Can a member of a Salvadoran youth gang, locally known as “maras,” leave the gang and start a new life away from crime and violence? To answer this question, the Kimberly Green Latin American and Caribbean Center and the Jack D. Gordon Institute for Public Policy at Florida International University, with the support of the Fundación Nacional para el Desarrollo (FUNDE), conducted a study with Salvadoran gang members and former gang members across the country. The study, which is based on a survey with a combination of a convenience and purposive sample of 1,196 respondents with record of gang membership and 32 in-depth interviews, reveals that desistance from the gang is possible in El Salvador but, in the short-term, it depends on two factors. First, it depends on the individual and active commitment of gang members to abandon gang life and stop partaking in violent activities. Second, it depends on the tacit or explicit consent of the leaders of the gang organization.

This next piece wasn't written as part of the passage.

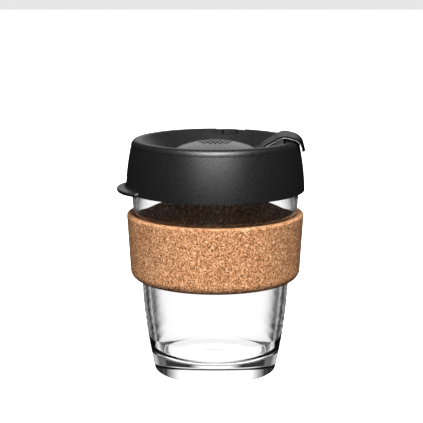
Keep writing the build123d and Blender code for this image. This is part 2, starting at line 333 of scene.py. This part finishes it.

Hence, in El Salvador, gang desistance—which, according to some authors, is the declining probability of gang membership—involves the acquiescence of the group. The study builds on previous academic scholarship on gangs in El Salvador and Central America as well as on the general criminological literature on youth gangs. The results indicate that youth gangs remain a predominantly male phenomenon and that the average age of joining the gang does not seem to have changed significantly in comparison with data from 10 years ago. Nearly 40% of the subjects interviewed for this study are active members of the gang, while the rest are in different stages of calming down and leaving the gang.

Miami: Florida International University, 2017. 75p.